— start Input data —

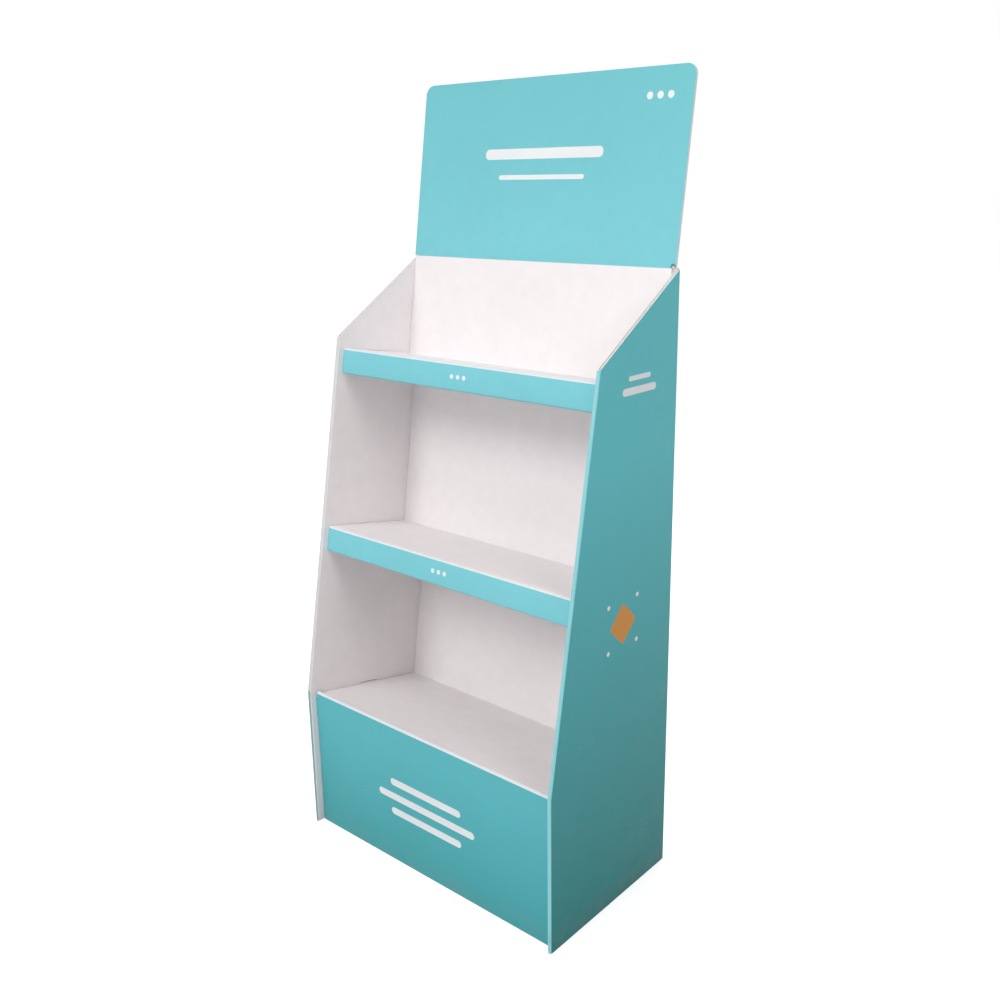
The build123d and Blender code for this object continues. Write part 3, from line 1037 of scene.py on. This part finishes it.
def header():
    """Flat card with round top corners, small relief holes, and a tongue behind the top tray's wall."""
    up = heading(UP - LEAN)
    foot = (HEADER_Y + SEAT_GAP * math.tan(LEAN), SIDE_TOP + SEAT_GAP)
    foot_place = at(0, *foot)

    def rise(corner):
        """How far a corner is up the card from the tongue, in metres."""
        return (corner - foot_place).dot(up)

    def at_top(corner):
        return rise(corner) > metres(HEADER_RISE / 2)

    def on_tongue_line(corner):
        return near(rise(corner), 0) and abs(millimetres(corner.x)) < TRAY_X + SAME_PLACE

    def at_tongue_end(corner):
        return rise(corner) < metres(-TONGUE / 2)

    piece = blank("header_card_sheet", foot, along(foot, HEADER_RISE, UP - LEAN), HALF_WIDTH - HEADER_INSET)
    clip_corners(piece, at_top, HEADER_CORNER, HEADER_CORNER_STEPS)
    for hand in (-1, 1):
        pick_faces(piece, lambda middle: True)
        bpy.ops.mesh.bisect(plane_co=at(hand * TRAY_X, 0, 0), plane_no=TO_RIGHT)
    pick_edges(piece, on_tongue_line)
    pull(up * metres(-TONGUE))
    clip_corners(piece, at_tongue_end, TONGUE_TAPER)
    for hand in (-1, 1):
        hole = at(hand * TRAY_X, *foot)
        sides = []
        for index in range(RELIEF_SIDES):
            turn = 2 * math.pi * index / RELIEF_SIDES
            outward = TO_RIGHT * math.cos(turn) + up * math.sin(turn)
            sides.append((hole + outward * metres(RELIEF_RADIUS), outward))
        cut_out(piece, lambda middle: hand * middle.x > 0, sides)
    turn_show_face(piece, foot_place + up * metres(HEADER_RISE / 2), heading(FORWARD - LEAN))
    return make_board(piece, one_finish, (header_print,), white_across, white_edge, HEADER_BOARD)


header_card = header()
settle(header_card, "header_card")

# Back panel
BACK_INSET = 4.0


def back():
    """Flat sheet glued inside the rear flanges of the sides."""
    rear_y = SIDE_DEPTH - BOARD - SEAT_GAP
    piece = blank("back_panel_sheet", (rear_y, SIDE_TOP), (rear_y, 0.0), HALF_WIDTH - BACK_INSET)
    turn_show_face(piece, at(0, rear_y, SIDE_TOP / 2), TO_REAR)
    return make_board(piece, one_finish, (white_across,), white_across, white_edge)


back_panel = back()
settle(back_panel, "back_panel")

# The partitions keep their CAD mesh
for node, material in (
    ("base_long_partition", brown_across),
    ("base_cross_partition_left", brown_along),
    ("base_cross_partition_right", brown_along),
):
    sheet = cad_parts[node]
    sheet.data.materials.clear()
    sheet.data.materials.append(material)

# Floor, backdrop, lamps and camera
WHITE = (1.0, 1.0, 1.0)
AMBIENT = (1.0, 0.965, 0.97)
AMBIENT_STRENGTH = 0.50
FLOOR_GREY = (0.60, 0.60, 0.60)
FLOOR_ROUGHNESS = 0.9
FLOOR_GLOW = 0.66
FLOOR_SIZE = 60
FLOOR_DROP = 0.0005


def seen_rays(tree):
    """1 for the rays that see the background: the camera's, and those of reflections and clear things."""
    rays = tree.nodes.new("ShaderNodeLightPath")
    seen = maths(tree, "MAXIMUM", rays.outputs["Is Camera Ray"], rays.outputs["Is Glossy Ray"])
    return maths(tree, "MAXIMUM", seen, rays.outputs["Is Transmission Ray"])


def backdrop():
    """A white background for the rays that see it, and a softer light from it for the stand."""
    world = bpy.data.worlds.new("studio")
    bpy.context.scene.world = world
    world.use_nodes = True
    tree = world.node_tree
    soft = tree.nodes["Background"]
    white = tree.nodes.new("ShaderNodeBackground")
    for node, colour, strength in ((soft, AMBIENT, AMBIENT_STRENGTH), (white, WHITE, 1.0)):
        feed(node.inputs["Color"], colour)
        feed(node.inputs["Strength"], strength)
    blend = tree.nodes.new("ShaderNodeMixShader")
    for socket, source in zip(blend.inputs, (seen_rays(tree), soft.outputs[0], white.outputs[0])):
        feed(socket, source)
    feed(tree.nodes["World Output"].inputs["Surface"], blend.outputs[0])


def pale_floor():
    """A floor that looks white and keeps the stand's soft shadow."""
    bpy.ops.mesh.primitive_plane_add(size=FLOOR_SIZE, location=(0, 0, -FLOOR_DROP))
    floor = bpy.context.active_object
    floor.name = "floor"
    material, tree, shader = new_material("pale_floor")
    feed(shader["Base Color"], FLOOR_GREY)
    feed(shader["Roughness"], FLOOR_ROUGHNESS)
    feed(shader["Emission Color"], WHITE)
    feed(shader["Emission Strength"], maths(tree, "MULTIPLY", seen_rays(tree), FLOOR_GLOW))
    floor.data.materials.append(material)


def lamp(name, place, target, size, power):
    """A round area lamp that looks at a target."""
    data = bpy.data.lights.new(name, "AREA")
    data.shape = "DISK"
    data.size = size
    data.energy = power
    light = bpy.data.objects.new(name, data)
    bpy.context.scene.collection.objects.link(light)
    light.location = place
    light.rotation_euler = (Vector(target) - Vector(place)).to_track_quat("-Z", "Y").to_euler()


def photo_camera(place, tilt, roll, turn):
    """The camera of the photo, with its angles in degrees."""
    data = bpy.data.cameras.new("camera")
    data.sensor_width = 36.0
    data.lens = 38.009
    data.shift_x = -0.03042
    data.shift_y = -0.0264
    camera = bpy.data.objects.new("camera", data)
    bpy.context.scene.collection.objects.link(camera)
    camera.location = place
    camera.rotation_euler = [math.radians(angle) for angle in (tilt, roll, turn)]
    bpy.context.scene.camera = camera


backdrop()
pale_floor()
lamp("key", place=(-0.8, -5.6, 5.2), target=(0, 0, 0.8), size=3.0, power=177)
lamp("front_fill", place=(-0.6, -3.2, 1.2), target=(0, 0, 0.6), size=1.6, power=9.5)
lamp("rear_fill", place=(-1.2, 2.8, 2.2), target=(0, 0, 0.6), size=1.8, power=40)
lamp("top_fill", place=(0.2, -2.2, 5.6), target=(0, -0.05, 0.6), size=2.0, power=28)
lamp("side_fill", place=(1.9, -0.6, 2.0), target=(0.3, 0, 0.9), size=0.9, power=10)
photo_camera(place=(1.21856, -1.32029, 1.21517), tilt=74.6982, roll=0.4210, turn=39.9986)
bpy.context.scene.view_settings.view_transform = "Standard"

— end Input data —
— start Input data —

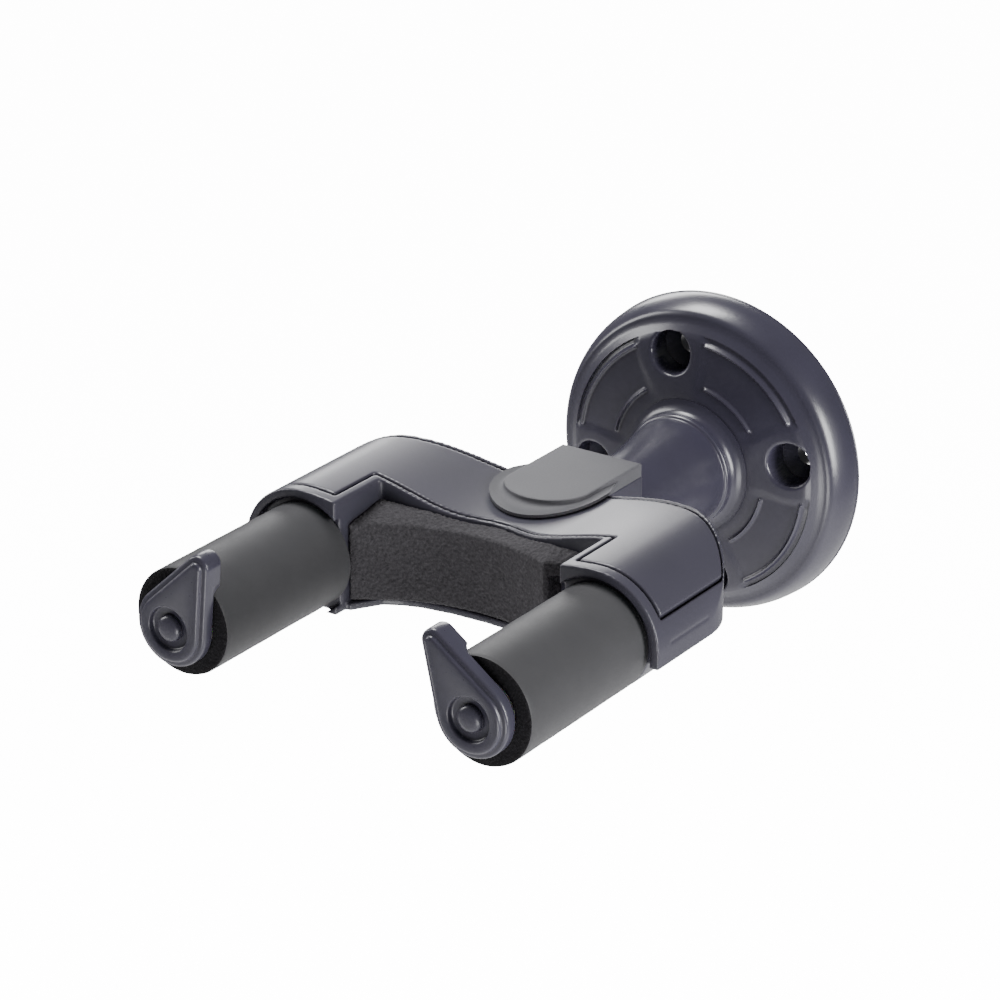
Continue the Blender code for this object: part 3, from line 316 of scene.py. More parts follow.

— end Input data —

### What the task asks
In the listing above, find the line containing "The build123d and" and the line containing "return rise(corner) <", then repeat those two lines and everything between them exactly.

### Result
The build123d and Blender code for this object continues. Write part 3, from line 1037 of scene.py on. This part finishes it.
def header():
    """Flat card with round top corners, small relief holes, and a tongue behind the top tray's wall."""
    up = heading(UP - LEAN)
    foot = (HEADER_Y + SEAT_GAP * math.tan(LEAN), SIDE_TOP + SEAT_GAP)
    foot_place = at(0, *foot)

    def rise(corner):
        """How far a corner is up the card from the tongue, in metres."""
        return (corner - foot_place).dot(up)

    def at_top(corner):
        return rise(corner) > metres(HEADER_RISE / 2)

    def on_tongue_line(corner):
        return near(rise(corner), 0) and abs(millimetres(corner.x)) < TRAY_X + SAME_PLACE

    def at_tongue_end(corner):
        return rise(corner) < metres(-TONGUE / 2)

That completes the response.